Средняя часть прелюдии — задумчиво-просветлённая лирика с раскатом фоновых фигураций. Она также родственна «пейзажным» прелюдиям цикла, как «маршевая» часть, которая уже несколько в ином одеянии заканчивает произведение, в глубине своей родственна сумрачному «менуэту» в прелюдии № 3.
Его собственное исполнение вспоминали и через десятилетия: «Многие свои произведения Рахманинов играл совсем не так, как их трактуют другие пианисты. Так, известная Прелюдия g-moll, звучащая обычно как радостно ликующий марш, приобретала в его исполнении совсем иной характер — зловеще надвигающейся угрозы»[92].
Нечто подобное скажет и другой свидетель: «Начинал он тихо, угрожающе тихо… Потом crescendo нарастало с такой чудовищной силой, что казалось — лавина грозных звуков обрушивалась на вас с мощью и гневом… Как прорвавшаяся плотина»[93].

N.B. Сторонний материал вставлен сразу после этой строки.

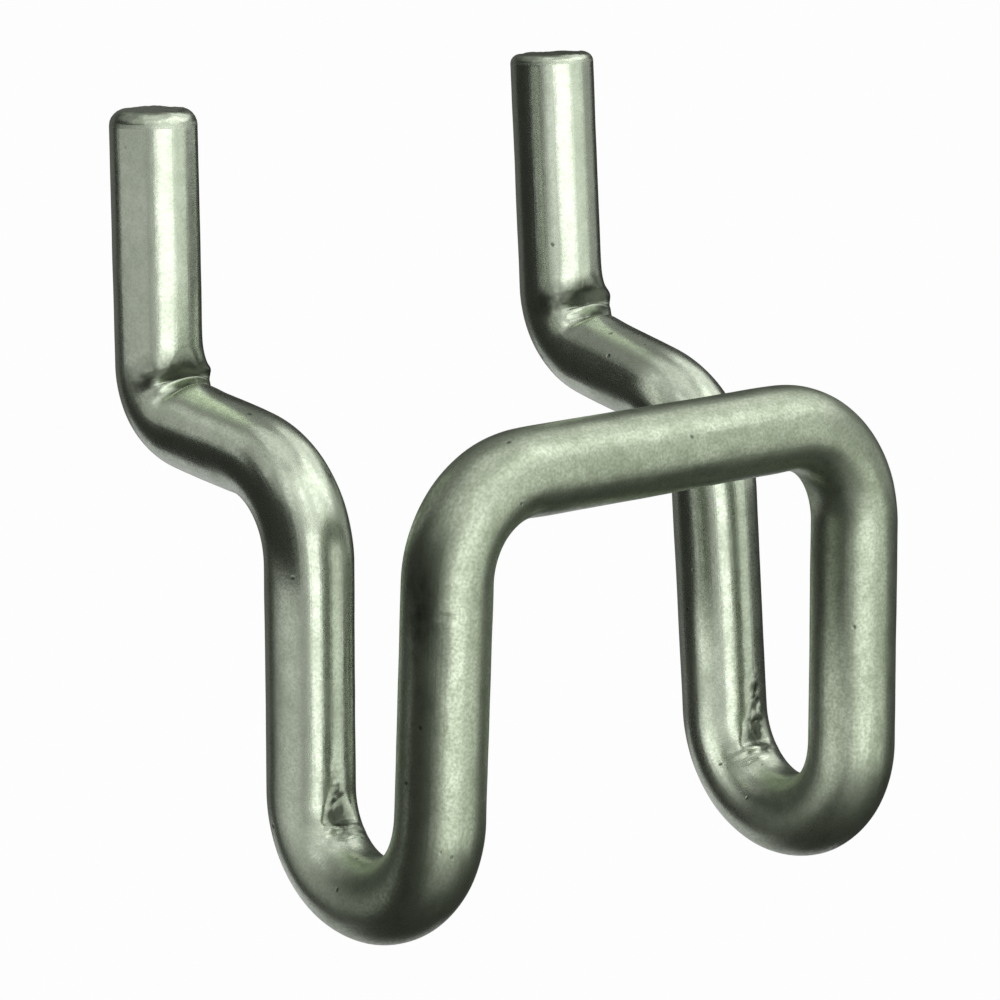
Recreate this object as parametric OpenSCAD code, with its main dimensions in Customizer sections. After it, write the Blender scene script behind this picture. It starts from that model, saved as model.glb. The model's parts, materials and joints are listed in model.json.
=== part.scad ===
// Double-arm pegboard hook, bent from one length of round wire.
// +X points to the right of someone facing the board, +Y goes into the board and +Z is up.
// The origin lies midway between the two back legs, level with the corners at their tops.

/* [Wire] */
// Diameter of the wire
wire_d = 4.1; // [3.6:0.1:4.4]
// Rounding left on the rim of each sheared end
end_round = 0.5; // [0.2:0.1:1]

/* [Board] */
// Distance between the two board holes, centre to centre
hole_pitch = 25.4; // [25.4:12.7:50.8]
// Clear gap for the board, between the prongs behind it and the back legs in front
board_gap = 6.4; // [6:0.1:8]

/* [Prongs and stubs] */
// Height of the prongs' ends above the tops of the back legs
prong_top = 16; // [12:0.5:25]
// Angle at which the prongs lean back, away from the board
prong_lean = 2.5; // [0:0.5:5]
// Height that each stub gains on its way back through the board
stub_rise = 1.7; // [0:0.1:2.5]
// Centreline radius of the bend from prong to stub
prong_bend_r = 3.3; // [2.6:0.1:3.6]
// Centreline radius of the bend from stub to back leg
leg_bend_r = 5; // [4:0.1:5.4]

/* [Front loop] */
// Depth of the U bends' lowest points, on the centreline, below the tops of the back legs
leg_drop = 19; // [15:0.5:40]
// Clear gap between the back leg and the front leg at the U bend
loop_gap = 4.8; // [3.6:0.1:6.5]
// Distance that the bottom of each back leg stands forward of its top
leg_lean = 0.6; // [0:0.1:1.5]
// Distance that each side splays outwards from its top to its U bend
side_splay = 0.6; // [0:0.1:2]
// Distance from the tops of the back legs forward to the crossbar, centre to centre
bar_reach = 9.7; // [9:0.1:11]
// Height of the crossbar's centre above the tops of the back legs
bar_height = 1; // [-2:0.1:4]
// Centreline radius of the bends at the crossbar's ends
bar_bend_r = 5; // [3:0.1:6]

/* [Hidden] */
$fn = 96;
// Bending stretches the wire, so it is a hair thinner in its bends
bend_thinning = 0.02;
// Each straight run reaches this far into the bends at its ends
run_overlap = 0.05;
// Short straight at the bottom of each U bend
u_flat = 0.3;
wire_r = wire_d / 2;
half_pitch = hole_pitch / 2;
prong_y = wire_d + board_gap;
prong_tip_y = prong_y + (prong_top - stub_rise) * tan(prong_lean);
u_back_y = -leg_lean;
u_front_y = u_back_y - loop_gap - wire_d;
u_x = half_pitch + side_splay;

// Corners of the right half's centreline before they are rounded, from the middle of the crossbar
// to the prong's end. Run i goes from corner i to corner i + 1.
corners = [
    [0, -bar_reach, bar_height],
    [half_pitch, -bar_reach, bar_height],
    [u_x, u_front_y, -leg_drop],
    [u_x, u_back_y, -leg_drop],
    [half_pitch, 0, 0],
    [half_pitch, prong_y, stub_rise],
    [half_pitch, prong_tip_y, prong_top]
];
front_leg = 1;
u_bottom = 2;
back_leg = 3;
stub = 4;
prong = 5;

// Direction of run i, and the angle that the wire turns through at corner i
function unit(v) = v / norm(v);
function run_dir(i) = unit(corners[i + 1] - corners[i]);
function turn(i) = acos(run_dir(i - 1) * run_dir(i));

// The two bends of a U share the run between them, but for its short flat
u_half_tangents = tan(turn(u_bottom) / 2) + tan(turn(back_leg) / 2);
u_bend_r = (norm(corners[back_leg] - corners[u_bottom]) - u_flat) / u_half_tangents;
bend_radii = [0, bar_bend_r, u_bend_r, u_bend_r, leg_bend_r, prong_bend_r, 0];

// Length that the bend at corner i takes off the run on each side of it
function trim(i) = bend_radii[i] == 0 ? 0 : bend_radii[i] * tan(turn(i) / 2);
function run_start(i) = corners[i] + run_dir(i) * trim(i);
function run_length(i) = norm(corners[i + 1] - corners[i]) - trim(i) - trim(i + 1);

// Turns its children, drawn along +Z, to the direction of run i and stands them at the run's start
module along_run(i) {
    dir = run_dir(i);
    translate(run_start(i))
        rotate([0, acos(dir.z), atan2(dir.y, dir.x)])
            children();
}

// Straight run i, reaching a little way into the bends at both its ends
module straight_run(i) {
    along_run(i)
        translate([0, 0, -run_overlap])
            cylinder(r = wire_r, h = run_length(i) + 2 * run_overlap);
}

// The prong: the last run, which ends sheared square with its rim rounded
module prong_run() {
    side_length = run_length(prong) - end_round;
    along_run(prong) {
        translate([0, 0, -run_overlap])
            cylinder(r = wire_r, h = side_length + run_overlap);
        translate([0, 0, side_length])
            rotate_extrude() {
                square([wire_r - end_round, end_round]);
                translate([wire_r - end_round, 0])
                    intersection() {
                        circle(r = end_round);
                        square(end_round);
                    }
            }
    }
}

// Bend at corner i: part of a ring whose own X axis points from its centre to the bend's start
module bend(i) {
    travel = run_dir(i - 1);
    inward = unit(run_dir(i) - travel * cos(turn(i)));
    centre = corners[i] - travel * trim(i) + inward * bend_radii[i];
    axis = cross(travel, inward);
    multmatrix([
        [-inward.x, travel.x, axis.x, centre.x],
        [-inward.y, travel.y, axis.y, centre.y],
        [-inward.z, travel.z, axis.z, centre.z],
        [0, 0, 0, 1]
    ])
        rotate_extrude(angle = turn(i))
            translate([bend_radii[i], 0])
                circle(r = wire_r - bend_thinning);
}

// Crossbar, which runs straight between the bends at the tops of the two front legs
module crossbar() {
    translate([0, -bar_reach, bar_height])
        rotate([0, 90, 0])
            cylinder(r = wire_r, h = 2 * (run_length(0) + run_overlap), center = true);
}

// Everything on the right of the crossbar, up to the prong's end
module right_side() {
    for (i = [front_leg:stub])
        straight_run(i);
    for (i = [front_leg:prong])
        bend(i);
    prong_run();
}

// The hook: one continuous wire, so one sub-part
module hook_wire() {
    color([0.72, 0.75, 0.71])
        union() {
            crossbar();
            right_side();
            mirror([1, 0, 0])
                right_side();
        }
}

hook_wire();
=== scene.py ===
import json
import math

import bmesh
import bpy
import numpy as np
from mathutils import Matrix, Vector, noise


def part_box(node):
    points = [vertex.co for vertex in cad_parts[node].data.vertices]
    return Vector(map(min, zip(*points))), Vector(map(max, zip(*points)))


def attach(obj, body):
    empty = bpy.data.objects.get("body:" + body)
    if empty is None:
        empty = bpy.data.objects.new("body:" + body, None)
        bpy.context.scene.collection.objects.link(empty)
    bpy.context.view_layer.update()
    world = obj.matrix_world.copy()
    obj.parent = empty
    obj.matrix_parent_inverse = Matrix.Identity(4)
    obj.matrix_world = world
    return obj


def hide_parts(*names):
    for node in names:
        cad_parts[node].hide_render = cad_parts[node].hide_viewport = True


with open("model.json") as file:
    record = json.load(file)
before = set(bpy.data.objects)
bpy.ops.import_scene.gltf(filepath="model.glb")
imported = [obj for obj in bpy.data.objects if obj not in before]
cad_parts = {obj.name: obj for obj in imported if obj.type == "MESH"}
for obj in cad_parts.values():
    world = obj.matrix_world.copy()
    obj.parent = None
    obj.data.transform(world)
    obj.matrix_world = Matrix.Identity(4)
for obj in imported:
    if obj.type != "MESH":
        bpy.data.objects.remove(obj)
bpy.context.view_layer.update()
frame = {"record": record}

# Double-arm pegboard hook, bent from one length of zinc-plated wire.
# The wire is worked on in millimetres, in the frame's own axes, and turned to metres at the end.
MM = 0.001

# ---------------------------------------------------------------------------------------------
# Sizes from the frame
# ---------------------------------------------------------------------------------------------
MOUNTS = {mount["name"]: mount for mount in frame["record"]["mounts"]}
LOW, HIGH = (np.array(corner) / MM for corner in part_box("hook_wire"))
WIRE_R = MOUNTS["prong_right"]["dims"]["r_mm"]
PRONG_POINT = np.array(MOUNTS["prong_right"]["pos_m"]) / MM
PRONG_AXIS = np.array(MOUNTS["prong_right"]["axis"])
HALF_PITCH = PRONG_POINT[0]
U_OUT = HIGH[0] - WIRE_R
LEG_DROP = -(LOW[2] + WIRE_R)
BAR_REACH = -(LOW[1] + WIRE_R)
BAR_HEIGHT = MOUNTS["tool_rest"]["pos_m"][2] / MM - WIRE_R
PRONG_TOP = 16.0
STUB_RISE = 1.7
LEG_LEAN = 0.6
LOOP_GAP = 4.8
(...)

Но сам композитор никогда не навязывал собственного восприятия исполнителям. И знаменитая прелюдия сама порождала самые разнообразные прочтения и толкования.
За минором вновь последует мажор. В цикле они чередуются. Чётные (№ 6, № 8, № 10) будут мажорные. Нечётные (№ 7, № 9) — минорные. И темпы пойдут: «умеренно» — «скоро» — «очень живо» — «быстро» — «широко», то есть от медленного к быстрым и опять к медленному.
Колорит Шестой, Ми-бемоль мажор, напомнит Четвёртую. Эта прелюдия была любима актрисой Комиссаржевской. Здесь она слышала чистое пение, поясняя: «…сама юность, сама весна»[94].
Тревожная Седьмая прелюдия, до минор, — образ не то хлёсткого дождя и взъерошенных листьев, не то морского ветра и пенных брызг. Но чувство простора, охваченного смятением, передано совершенно отчётливо. Восьмая, Ля-бемоль мажор, напротив, полна того счастливого умиротворения, какое наступает после «выплеска» стихии. Девятая, ми-бемоль минор, — опять «беспокойная», словно здесь схвачены минуты предвестия чего-то более грозного. В последней, десятой, Соль-бемоль мажор, с непрерывным мелодическим развитием, с ощутимым песенно-речитативным началом, весь цикл явно клонится ко всеобщему умиротворению.